*TO DO:*
Start at the line that has "Reconstruct the object" and stop at the line that has "joint_gap = 0.06; // [0.02:0.01:0.12]". Print those lines and all lines between them exactly, and nothing more.

*EXCERPTED RECORDS:*
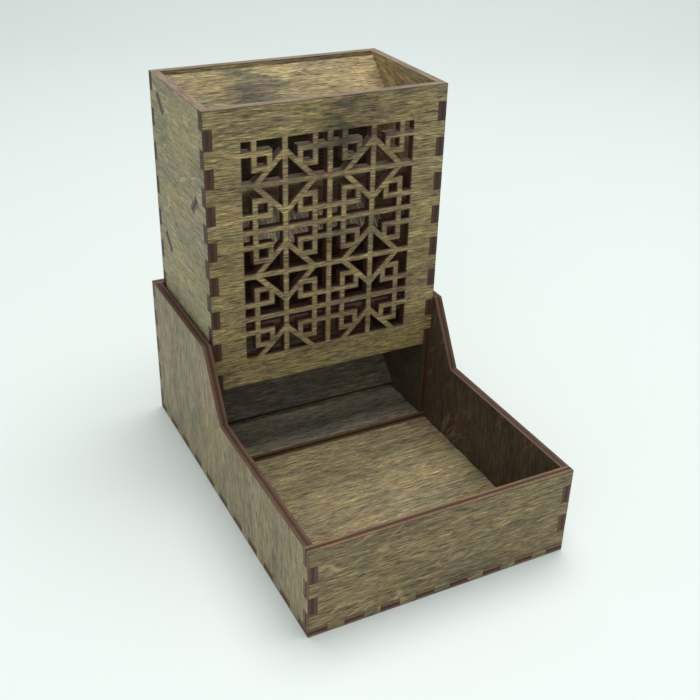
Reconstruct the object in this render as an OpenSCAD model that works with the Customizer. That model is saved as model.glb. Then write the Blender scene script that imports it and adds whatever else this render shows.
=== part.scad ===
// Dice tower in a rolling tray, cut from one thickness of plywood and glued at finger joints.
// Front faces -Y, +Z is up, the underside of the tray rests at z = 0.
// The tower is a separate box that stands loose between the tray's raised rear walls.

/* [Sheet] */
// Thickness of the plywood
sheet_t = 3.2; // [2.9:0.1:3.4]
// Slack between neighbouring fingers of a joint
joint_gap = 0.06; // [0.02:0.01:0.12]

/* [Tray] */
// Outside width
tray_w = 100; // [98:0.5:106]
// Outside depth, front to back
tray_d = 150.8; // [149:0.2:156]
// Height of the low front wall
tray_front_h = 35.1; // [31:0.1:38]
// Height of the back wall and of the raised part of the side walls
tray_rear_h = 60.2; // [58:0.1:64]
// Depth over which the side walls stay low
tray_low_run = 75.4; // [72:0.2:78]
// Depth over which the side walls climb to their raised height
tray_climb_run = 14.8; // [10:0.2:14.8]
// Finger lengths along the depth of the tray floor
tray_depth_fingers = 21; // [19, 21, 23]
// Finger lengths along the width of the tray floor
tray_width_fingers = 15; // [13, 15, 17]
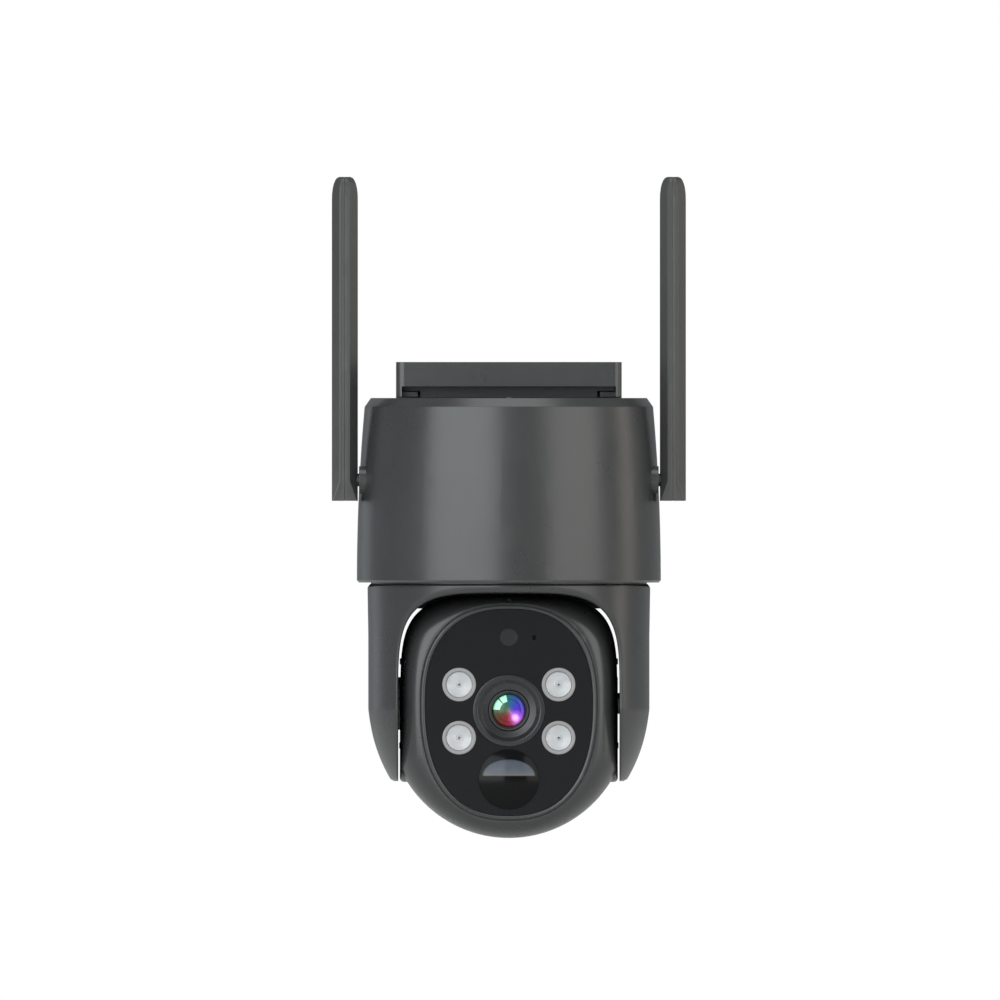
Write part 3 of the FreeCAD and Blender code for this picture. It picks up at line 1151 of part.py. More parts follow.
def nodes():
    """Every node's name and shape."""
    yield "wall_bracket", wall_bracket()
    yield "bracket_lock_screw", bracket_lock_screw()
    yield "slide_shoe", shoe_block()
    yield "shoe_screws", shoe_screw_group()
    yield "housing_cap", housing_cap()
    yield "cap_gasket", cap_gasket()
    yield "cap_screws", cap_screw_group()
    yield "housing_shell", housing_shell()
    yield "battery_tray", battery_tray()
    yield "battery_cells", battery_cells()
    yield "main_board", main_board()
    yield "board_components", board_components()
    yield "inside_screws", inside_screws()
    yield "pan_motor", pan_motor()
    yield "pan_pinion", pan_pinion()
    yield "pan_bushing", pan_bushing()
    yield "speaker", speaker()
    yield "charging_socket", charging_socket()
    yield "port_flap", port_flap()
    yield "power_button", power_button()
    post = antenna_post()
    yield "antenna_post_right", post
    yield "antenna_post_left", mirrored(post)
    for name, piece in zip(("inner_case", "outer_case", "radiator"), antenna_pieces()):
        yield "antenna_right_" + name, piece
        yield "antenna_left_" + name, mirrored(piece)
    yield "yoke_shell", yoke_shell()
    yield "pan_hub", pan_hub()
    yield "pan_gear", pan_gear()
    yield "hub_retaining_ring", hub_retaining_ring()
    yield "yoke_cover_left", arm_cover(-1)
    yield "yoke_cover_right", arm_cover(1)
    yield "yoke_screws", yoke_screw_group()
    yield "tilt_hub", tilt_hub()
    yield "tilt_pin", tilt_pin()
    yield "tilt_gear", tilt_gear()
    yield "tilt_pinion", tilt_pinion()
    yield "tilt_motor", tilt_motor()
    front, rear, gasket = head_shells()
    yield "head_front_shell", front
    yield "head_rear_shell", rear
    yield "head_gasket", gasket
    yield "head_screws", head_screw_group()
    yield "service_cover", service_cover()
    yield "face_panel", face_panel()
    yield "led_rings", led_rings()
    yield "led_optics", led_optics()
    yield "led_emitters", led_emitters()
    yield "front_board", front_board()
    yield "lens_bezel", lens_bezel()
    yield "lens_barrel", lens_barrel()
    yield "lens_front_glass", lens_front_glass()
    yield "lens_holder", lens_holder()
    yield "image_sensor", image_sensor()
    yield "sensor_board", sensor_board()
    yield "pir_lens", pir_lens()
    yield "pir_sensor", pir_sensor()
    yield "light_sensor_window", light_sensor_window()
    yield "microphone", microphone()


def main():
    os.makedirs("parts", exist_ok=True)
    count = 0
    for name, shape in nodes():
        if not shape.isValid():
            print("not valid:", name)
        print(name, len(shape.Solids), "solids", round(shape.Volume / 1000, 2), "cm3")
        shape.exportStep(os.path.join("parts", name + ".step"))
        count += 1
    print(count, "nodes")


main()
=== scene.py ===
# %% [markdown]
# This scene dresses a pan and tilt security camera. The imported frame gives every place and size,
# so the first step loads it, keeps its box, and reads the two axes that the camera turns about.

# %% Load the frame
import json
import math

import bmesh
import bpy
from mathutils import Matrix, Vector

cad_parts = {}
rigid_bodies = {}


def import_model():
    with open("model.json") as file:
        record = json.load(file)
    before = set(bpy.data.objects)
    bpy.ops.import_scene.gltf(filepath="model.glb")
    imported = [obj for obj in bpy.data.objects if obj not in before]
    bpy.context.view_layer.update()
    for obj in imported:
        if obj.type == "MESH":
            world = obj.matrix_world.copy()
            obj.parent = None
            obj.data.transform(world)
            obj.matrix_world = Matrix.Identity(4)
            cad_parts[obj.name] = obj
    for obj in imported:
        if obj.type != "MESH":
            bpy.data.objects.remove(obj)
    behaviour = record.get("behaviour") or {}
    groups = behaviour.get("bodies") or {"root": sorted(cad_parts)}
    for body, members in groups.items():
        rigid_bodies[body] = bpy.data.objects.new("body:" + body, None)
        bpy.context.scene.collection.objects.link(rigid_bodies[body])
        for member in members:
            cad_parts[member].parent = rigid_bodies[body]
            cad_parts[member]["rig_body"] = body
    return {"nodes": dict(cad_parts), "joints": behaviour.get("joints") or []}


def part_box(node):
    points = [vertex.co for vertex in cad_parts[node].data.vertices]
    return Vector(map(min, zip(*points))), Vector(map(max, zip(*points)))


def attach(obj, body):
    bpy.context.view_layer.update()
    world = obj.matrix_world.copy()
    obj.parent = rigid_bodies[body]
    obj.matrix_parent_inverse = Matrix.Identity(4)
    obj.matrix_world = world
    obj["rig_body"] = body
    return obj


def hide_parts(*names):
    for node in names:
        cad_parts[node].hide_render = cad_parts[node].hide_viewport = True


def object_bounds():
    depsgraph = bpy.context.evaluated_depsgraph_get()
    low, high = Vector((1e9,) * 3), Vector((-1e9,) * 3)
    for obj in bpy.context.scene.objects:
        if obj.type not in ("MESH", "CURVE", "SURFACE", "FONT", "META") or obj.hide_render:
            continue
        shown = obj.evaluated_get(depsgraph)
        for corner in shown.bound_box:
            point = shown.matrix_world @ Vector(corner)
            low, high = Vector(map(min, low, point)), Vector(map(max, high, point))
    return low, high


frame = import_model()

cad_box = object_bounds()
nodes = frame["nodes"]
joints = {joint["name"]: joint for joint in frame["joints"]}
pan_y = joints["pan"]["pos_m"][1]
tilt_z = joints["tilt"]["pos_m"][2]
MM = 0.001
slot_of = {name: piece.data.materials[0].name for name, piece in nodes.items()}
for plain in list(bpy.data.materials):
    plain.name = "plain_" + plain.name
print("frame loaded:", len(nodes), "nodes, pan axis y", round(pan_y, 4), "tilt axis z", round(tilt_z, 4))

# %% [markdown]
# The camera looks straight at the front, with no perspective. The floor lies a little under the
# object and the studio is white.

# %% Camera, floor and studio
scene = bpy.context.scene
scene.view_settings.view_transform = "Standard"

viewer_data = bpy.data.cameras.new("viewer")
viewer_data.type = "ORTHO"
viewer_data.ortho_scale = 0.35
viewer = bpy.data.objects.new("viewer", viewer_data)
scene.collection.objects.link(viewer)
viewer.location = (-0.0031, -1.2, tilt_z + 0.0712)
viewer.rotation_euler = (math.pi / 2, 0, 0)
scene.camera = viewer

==

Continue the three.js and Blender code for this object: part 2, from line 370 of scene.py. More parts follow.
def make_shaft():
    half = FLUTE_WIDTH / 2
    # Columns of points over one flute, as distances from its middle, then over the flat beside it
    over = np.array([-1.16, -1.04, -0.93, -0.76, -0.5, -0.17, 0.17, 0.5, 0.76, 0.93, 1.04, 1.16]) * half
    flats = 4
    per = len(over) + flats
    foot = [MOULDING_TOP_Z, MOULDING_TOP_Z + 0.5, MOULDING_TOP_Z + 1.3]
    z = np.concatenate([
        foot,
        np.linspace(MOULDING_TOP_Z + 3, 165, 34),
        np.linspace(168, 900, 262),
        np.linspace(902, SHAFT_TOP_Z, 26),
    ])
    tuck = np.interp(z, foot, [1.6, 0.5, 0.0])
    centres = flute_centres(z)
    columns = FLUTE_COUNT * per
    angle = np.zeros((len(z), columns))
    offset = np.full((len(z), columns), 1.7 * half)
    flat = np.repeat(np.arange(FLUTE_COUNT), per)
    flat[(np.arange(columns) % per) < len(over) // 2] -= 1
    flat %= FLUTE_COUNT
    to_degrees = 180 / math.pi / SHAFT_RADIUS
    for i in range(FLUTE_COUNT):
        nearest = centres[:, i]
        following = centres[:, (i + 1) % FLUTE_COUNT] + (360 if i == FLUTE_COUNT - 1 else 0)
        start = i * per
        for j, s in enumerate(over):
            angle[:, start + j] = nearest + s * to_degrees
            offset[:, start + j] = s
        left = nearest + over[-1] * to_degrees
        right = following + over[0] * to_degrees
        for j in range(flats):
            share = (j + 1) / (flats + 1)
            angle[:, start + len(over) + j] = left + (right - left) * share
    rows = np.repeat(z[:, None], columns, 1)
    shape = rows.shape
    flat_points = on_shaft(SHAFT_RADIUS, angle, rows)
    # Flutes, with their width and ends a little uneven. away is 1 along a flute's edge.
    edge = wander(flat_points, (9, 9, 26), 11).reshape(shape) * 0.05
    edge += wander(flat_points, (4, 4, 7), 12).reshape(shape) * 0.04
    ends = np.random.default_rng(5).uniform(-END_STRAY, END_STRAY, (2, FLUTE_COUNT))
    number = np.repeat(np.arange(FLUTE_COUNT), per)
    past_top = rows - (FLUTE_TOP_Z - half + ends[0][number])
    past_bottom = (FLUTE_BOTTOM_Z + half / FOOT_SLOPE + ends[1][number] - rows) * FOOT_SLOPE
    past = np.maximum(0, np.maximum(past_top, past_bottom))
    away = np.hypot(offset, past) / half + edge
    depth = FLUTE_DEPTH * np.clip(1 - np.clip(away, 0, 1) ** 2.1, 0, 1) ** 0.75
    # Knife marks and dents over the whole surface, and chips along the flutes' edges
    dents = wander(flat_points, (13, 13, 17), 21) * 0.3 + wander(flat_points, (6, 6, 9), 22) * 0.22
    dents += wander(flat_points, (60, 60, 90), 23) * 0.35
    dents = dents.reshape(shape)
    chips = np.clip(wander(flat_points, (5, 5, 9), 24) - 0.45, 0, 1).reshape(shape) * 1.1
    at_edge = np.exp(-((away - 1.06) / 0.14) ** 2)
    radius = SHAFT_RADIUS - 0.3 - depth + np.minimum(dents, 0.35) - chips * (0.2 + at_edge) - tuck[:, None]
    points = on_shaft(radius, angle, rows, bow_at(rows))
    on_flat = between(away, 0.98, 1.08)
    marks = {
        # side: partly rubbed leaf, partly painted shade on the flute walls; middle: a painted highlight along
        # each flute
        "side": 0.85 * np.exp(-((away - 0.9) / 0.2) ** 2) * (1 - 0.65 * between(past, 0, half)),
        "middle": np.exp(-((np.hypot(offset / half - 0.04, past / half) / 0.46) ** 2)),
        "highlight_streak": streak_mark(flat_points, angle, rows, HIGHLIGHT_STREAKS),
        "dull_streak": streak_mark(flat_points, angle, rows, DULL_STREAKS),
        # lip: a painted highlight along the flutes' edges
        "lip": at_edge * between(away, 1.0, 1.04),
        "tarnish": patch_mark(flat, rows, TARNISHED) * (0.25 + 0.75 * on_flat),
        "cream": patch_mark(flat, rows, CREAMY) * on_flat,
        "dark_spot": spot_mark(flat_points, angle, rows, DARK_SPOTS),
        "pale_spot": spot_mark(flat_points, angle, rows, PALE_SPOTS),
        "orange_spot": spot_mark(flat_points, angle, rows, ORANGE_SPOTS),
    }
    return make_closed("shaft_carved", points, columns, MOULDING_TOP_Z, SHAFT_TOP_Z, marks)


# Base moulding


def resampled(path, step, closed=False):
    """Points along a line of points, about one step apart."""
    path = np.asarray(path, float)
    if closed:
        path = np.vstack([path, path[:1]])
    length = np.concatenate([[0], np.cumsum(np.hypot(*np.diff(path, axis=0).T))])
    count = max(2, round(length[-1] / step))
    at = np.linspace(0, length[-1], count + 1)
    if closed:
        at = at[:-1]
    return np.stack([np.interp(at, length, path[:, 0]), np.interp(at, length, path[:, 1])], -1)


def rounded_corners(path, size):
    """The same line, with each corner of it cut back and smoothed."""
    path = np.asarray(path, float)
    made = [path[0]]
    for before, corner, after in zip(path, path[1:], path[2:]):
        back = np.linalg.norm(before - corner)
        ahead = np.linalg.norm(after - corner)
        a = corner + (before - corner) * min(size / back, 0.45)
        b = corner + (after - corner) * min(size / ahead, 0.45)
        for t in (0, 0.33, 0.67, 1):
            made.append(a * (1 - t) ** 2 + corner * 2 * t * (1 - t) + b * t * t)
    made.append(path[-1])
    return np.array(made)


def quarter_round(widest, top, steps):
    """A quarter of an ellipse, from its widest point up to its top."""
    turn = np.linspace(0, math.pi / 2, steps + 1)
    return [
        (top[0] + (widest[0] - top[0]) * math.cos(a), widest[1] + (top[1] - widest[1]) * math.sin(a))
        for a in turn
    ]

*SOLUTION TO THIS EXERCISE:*
Reconstruct the object in this render as an OpenSCAD model that works with the Customizer. That model is saved as model.glb. Then write the Blender scene script that imports it and adds whatever else this render shows.
=== part.scad ===
// Dice tower in a rolling tray, cut from one thickness of plywood and glued at finger joints.
// Front faces -Y, +Z is up, the underside of the tray rests at z = 0.
// The tower is a separate box that stands loose between the tray's raised rear walls.

/* [Sheet] */
// Thickness of the plywood
sheet_t = 3.2; // [2.9:0.1:3.4]
// Slack between neighbouring fingers of a joint
joint_gap = 0.06; // [0.02:0.01:0.12]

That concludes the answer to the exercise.